Meeting Abstract
107.5 Sunday, Jan. 6 Ecomorphology in Modern and Fossil Birds MITCHELL, J.S.; The University of Chicago mitchelljs@uchicago.edu
The origin of the staggering ecological diversity of modern birds remains unresolved. A major limitation to studying the evolution of avian ecology has been the difficulty of determining the timing and overall rate of key ecological divergences in the avian tree of life. Here, I present results combining a recent molecular phylogeny with an extensive database of ecological characters (habitat, diet, foraging mode) and a very large morphological database (>1100 specimens, representing 451 genera in 138 families). Phylogenetic canonical correlations analysis of ecology and morphology yielded 3 statistically significant axes with Pearson’s r of 0.6, 0.48 and 0.4 each. The first axis mainly describes the distinction between large-bodied, ground foraging birds and small-bodied, aerially foraging birds. The second axis describes the distinction between aquatic and terrestrial foragers, and the third the separates leg locomotors (e.g., ostriches and loons) versus wing locomotors (e.g., hummingbirds and penguins).

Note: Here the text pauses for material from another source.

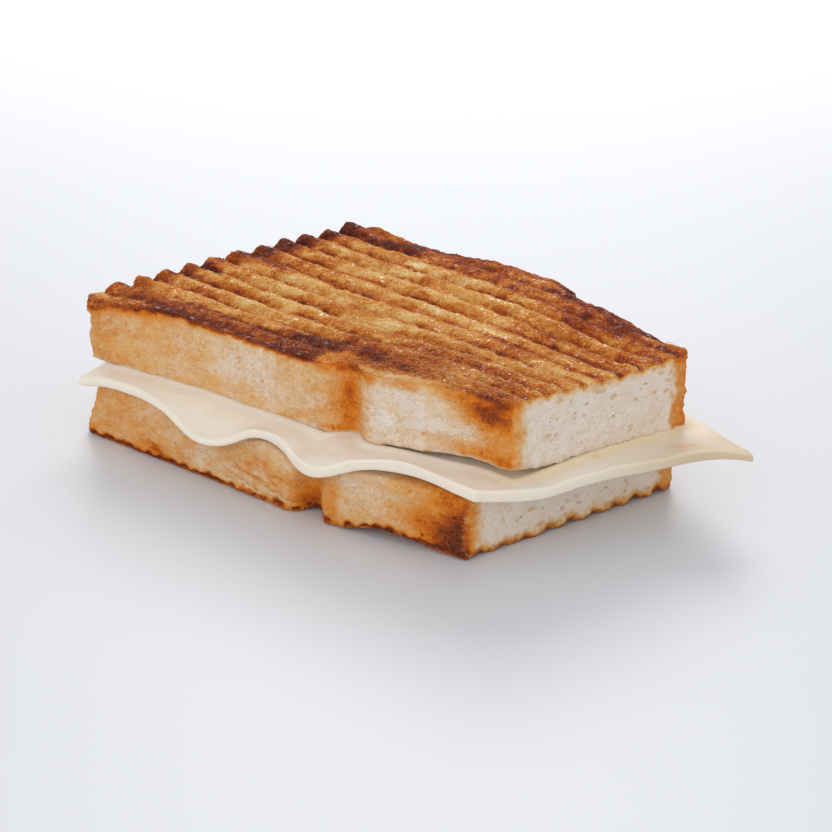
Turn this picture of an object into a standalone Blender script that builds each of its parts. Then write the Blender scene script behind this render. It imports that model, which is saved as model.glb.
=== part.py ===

I also examined how disparity was partitioned along the avian tree and found substantial departures from Brownian motion expectations early and near the middle of the tree, with disparity on the higher end of the Brownian prediction for almost every node. This suggests that major breaks in ecomorphological evolution may have happened early in the avian tree, and that many of the major groups have retained ecological distinction from one another for an extended period of time.